The Kyiv Ukraine Temple open house was held 7 August - 21 August 2010. A youth cultural celebration for the Kyiv Ukraine Temple was held on Saturday, 28 August 2010, at Palace "Ukraine" located at Velyka Vasylkivska str., 103.

The temple was dedicated on Sunday, 29 August 2010 by Church President Thomas S. Monson in three sessions. The temple opened for the performance of ordinances on Monday, 30 August 2010.

The temple is located at 1 Yabluneva Street, Sofiivs'ka Borshchagivka, Kyivs'ka Oblast, Ukraine.

The Kyiv Ukraine Temple received first place for the best religious building constructed in Ukraine in 2010. The award was given by the Ministry of Regional Development, Construction, Housing and Communal Services of Ukraine in September. [1]

Temple Temporary Closure and Reopening

After nearly nine months of being closed because of armed conflict in Eastern Europe, the Kyiv Ukraine Temple has reopened on a limited basis for temple ordinance work.
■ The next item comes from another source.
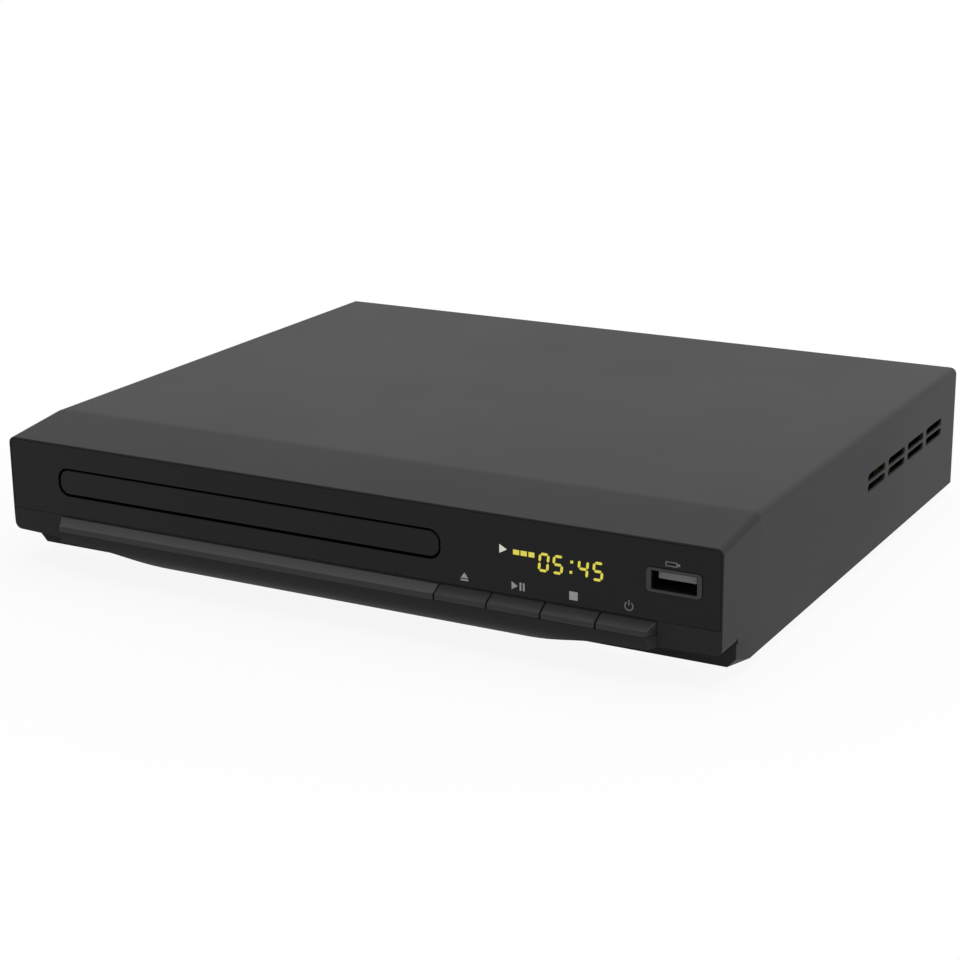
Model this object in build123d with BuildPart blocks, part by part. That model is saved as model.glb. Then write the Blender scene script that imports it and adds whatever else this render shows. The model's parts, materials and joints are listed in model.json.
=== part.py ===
from build123d import *
import os
from math import acos, asin, atan2, cos, degrees, hypot, pi, radians, sin, sqrt, tan

# A compact disc player with a sliding tray, built as it comes apart on a bench.
# Millimetres. +Z is up, +X is to the right as seen from the front, the front faces -Y.
# The origin is on the ground under the middle of the whole object.
# Every place below is given as x across, depth behind the front face, height above the case's underside.

os.makedirs("parts", exist_ok=True)

# ---- Case ----
body_width = 225.0
body_depth = 189.0  # front face to the back edge of the cover
case_height = 37.8
sheet = 0.8  # steel sheet of the cover, pan and rear panel
fold_gap = 0.1  # between sheets that slide into each other
cover_bend = 2.0  # outer radius along the cover's top edges
lip_height = 2.2  # lip that the cover folds down at the back
tab_width = 14.0  # screw tabs of that lip
tab_height = 8.8
cover_screw_inset = 14.5
cover_screw_middle = 24.5
cover_screw_height = 32.0
pan_flange_height = 12.0
jack_reach = 8.2  # phono jacks beyond the back edge of the cover

foot_height = 3.0
foot_radius = 6.0
foot_edge = 0.6
foot_side_inset = 20.5
foot_front_depth = 34.0
foot_rear_inset = 23.0

# ---- Vents ----
vent_columns = 4
vent_rows = 2
vent_length = 15.0
vent_width = 2.4
vent_pitch = 17.8
vent_row_pitch = 3.1
vent_back_inset = 47.9  # middle of the pattern in front of the back edge
vent_height = 22.25
rear_vent_count = 15
rear_vent_pitch = 7.0
rear_vent_width = 2.6
rear_vent_length = 15.0
rear_vent_x = -42.0
rear_vent_height = 16.0
floor_vent_count = 6
floor_vent_pitch = 9.0
floor_vent_length = 15.0
floor_vent_width = 2.6
floor_vent_inset = 16.5
floor_vent_depth = 120.0

# ---- Front moulding ----
front_height = 35.1  # top of the front face, where the bevel starts
bevel_depth = 21.8
fascia_depth = 24.4
fascia_wall = 2.2
front_wall_back = 4.4  # inner face of the front wall
edge_radius = 2.0  # top side edges and lower outer corners
rim_reach = 3.5  # rim that slides under the cover
rim_thickness = 1.5
chin_start = 12.0  # below this height the front curves back
chin_back = 1.6
chin_low = 2.7  # lowest point of the chin
chin_flat_inset = 54.5  # the level middle ends this far from the side
chin_shoulder_inset = 32.5
chin_shoulder_height = 5.8
chin_end_height = 6.8
chin_wall = 2.6
undercut_height = 7.4
plinth_depth = 10.3
plinth_wall = 2.2
plinth_side_wall = 3.6
plinth_corner_inset = 0.4
plinth_corner_depth = 18.6
corner_cut_width = 2.4  # slanted cut under each front corner of the plinth
corner_cut_height = 2.5
inner_floor = 9.4

# ---- Ledge below the front panel ----
bar_reach = 3.5  # ledge in front of the front face
bar_inset = 17.7
bar_mitre = 1.8  # front corners of the ledge are cut back by this much
ledge_top = 13.0
ledge_nose = 11.3
ledge_flat = 0.5
ledge_bottom = 9.6
ledge_radius = 0.6
strip_end = 31.9
strip_gap = 0.2
button_count = 4
button_gap = 0.4
button_lift = 0.08  # free height under a button
button_travel = 0.5
switch_gap = 0.1  # between a fully pressed button and its switch
key_slot_top = 13.2
stop_top = 14.3  # stop flange behind the front wall
stop_gap = 0.15
stop_thickness = 0.8

# ---- Front panel ----
panel_thickness = 2.0
panel_lip = 0.5
panel_gap = 0.1
panel_bottom = 13.5
panel_corner = 1.5
display_from_usb = 34.35
display_height = 24.0
display_width = 36.0
display_tall = 9.0
window_margin = 1.0
receiver_from_usb = 12.15
receiver_height = 24.0
receiver_radius = 2.6
usb_inset = 13.15
usb_height = 24.35
usb_bezel_width = 15.1
usb_bezel_tall = 6.5
usb_bezel_corner = 1.2
usb_bezel_proud = 0.3
usb_shell_width = 13.1
usb_shell_tall = 5.6
usb_shell_wall = 0.3
usb_shell_front = 0.6
usb_shell_length = 14.0
usb_back_wall = 2.0
usb_tongue_width = 10.4
usb_tongue_thickness = 1.84
usb_tongue_setback = 1.4
usb_tongue_gap = 0.9  # under the shell's roof

# ---- Boards ----
board_thickness = 1.6
board_height = 5.8  # underside of the two main boards
board_clear = 0.75  # beside the loader's lugs
board_inset = 4.9
board_gap = 0.5
board_front = 18.0
board_back_gap = 3.0
power_board_width = 23.6
power_board_length = 118.4
standoff_radius = 3.0
screw_inset = 4.0  # from a board's edge
middle_screw_depth = 54.0
rear_screw_depth = 22.0
screw_radius = 1.2
screw_hole = 1.25
screw_clear = 1.6
screw_head_radius = 2.6
screw_head_height = 1.8
screw_length = 4.4
front_board_depth = 9.6
front_board_clear = 1.75
front_board_inset = 3.5
front_board_top = 33.4
front_post_radius = 2.5
front_post_left = 3.0  # from the front board's left edge
front_post_middle = 10.85  # left of the USB port
front_post_right = 4.0  # from the front board's right edge
front_post_heights = (31.2, 30.6, 12.6)
switch_size = 4.5
switch_height = 11.9
switch_body = 3.0
switch_plunger_radius = 1.2

# ---- Parts on the boards ----
# On the main board x is right of its left edge. Depth is in front of the boards' back edge.
chips = (
    # x, depth, width, length, height
    (21.0, 76.4, 16.0, 16.0, 1.6),
    (21.0, 54.4, 18.0, 8.0, 1.2),
    (29.0, 96.4, 8.0, 8.0, 1.6),
    (15.0, 114.4, 12.0, 8.0, 2.2),
    (19.0, 134.4, 20.0, 5.0, 5.0),
)
small_cans = (
    # x, depth, radius, height
    (9.0, 92.4, 3.2, 9.0),
    (9.0, 44.4, 3.2, 9.0),
    (35.0, 124.4, 4.0, 11.0),
    (47.0, 126.4, 4.0, 11.0),
    (33.0, 34.4, 2.5, 6.0),
)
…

“Earlier this year, the Kyiv temple was temporarily closed. The Church of Jesus Christ of Latter-day Saints has carefully evaluated the current circumstances and decided to resume — on a limited basis — the sacred religious ceremonies in the temple,” said Church spokeswoman Irene Caso in a statement released Sunday, Oct. 16, 2022.[2]

The Church in Ukraine Today

In 2016, local members celebrated the 25th anniversary of the Church in Ukraine. As of 2022, the Church is home to a little over 11,000 members, 12 wards, 34 branches, 2 stakes, and 2 missions.[3]